Beyond the example of tori (which shouldn’t be taken too seriously, and certainly not as a negative comment on Kolchin!), maybe there is some lesson in this. Often, in particular when a new theory emerges, it’s not clear which concepts should be emphasized and which are less important (or more derivative; for Kolchin, the pivotal role of algebraic tori was probably not obvious at all). However, once the picture clarifies, the terminology should also bring this into focus, and the most basic concepts should have basic (and hopefully, short) names.

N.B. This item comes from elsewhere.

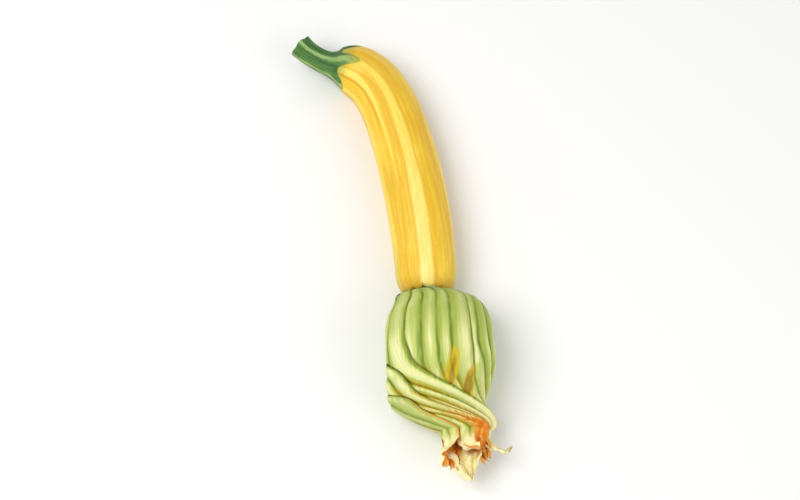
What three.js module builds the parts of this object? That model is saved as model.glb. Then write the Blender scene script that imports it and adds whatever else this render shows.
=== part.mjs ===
// A young yellow zucchini, picked with its flower still on. The curved, ribbed fruit lies on a level
// surface, with the stub of its five-angled stalk at one end and its closed, twisted flower at the other.
// Millimetres. +Z is up, -Y is the way the flower points and +X is the outer side of the fruit's bend.
// The origin is on the surface, under the middle of the whole part.

import * as THREE from "three";

const { degToRad, lerp, smoothstep } = THREE.MathUtils;

// ---- Driving dimensions ----

const JOINT_GAP = 0.3; // clearance between two pieces that meet
const RIB_COUNT = 5; // the plant's parts come in fives: ribs, sepals and petals

// Fruit
const FRUIT_LENGTH = 162; // along its curved middle
const BELLY_RADIUS = 18;
const BELLY_AT = 0.58; // share of the length
const NECK_RADIUS = 14.6; // by the stalk
const FAR_RADIUS = 17.3; // by the flower
const SHOULDER_LENGTH = 13; // over which each end rounds in
const END_SHARE = 0.72; // an end's radius, as a share of the radius where its shoulder starts
const REST_DEPTH = 0.5; // how much of the round underside is flattened by lying on it
const RIB_HEIGHT_AT_STALK = 0.045; // shares of the radius
const RIB_HEIGHT_ALONG = 0.014;
const RIBS_LOW_BY = 0.35; // share of the length
const STRONG_RIB_SHARE = 0.6; // of the rib height: the rest is in the weak ribs between

// Plan of the fruit: a hook near the stalk, then a slow turn. Angles are in degrees, headings from +X.
const FLOWER_END_HEADING = -88;
const SLOW_TURN = 22; // over the whole length
const HOOK_TURN = 72;
const HOOK_AT = 0.08; // share of the length
const HOOK_SPREAD = 0.07;

// Stalk
const STALK_LENGTH = 26;
const STALK_RADIUS = 6.1;
const STALK_FOOT_RADIUS = 10.2;
const STALK_FOOT_LENGTH = 4.5;
const STALK_CUT_FLARE = 0.9;
const STALK_TURN = -30; // degrees over its length
const STALK_RISE = 4;
const STALK_RIB_HEIGHT = 0.13; // share of the radius

// Flower: the bag of its five petals, up to the throat where they twist shut
const BAG_LENGTH = 80;
const BAG_RADIUS = 30;
const BAG_WIDEST_AT = 0.5; // share of the bag's length
const BAG_BASE_RADIUS = 11.8;
const THROAT_RADIUS = 13.5; // to each side
const THROAT_FLATNESS = 0.67; // its height, as a share of its width
const BASE_SQUARENESS = 3; // how long the bag stays wide towards its base
const BASE_FULLNESS = 0.4; // and how steeply it starts there: smaller is steeper
const THROAT_SQUARENESS = 2.3; // the same towards the throat
const THROAT_FULLNESS = 0.66;
const BAG_CENTRE_HEIGHT = 26.5; // of the bag's middle, where it is widest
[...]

For instance, one reason that modern algebraic geometry may seem appealing (for budding mathematicians of a certain kind in particular, whatever their technical inclinations might be) is that quite a lot of the vocabulary not only sounds nice (even almost poetic, of a sort), but is also well considered (from sheaves and schemes to étale and crystals…). On the other hand, I’ve tried a few times to read books on C*-algebras, and always find the terminology painful.

There’s probably not much mystery on why bad terminology should be dominating. To find good terminology requires a particular type of creativity; to create great mathematics another type, and there’s no reason the two should usually be combined in the same persons. Except in very few cases, creating the terminology is left to the creators of the theory; if they have no ear for poetry, or no interest in spending some time looking for the right words when new mathematics calls them instead, one may well be left to deal with terrible choices. (It’s a good thing that someone – Weil maybe? or Chevalley? – decided that “valuation vector”, as used by Tate in his thesis, was an awful name for an adèle…) Of course, to avoid the worse, there is the usual escape route of naming a concept after someone, creating bad blood and long-running misunderstandings instead. Maybe Borel should have also tried hard to find a nice name for maximal connected solvable subgroups…

One may wonder why to bother at all about such terminological issues. After all, in terms of mathematical content, a torus is a torus is a connected quasicompact commutative algebraic group. I must say I can’t really explain why I find this of any importance, but I do!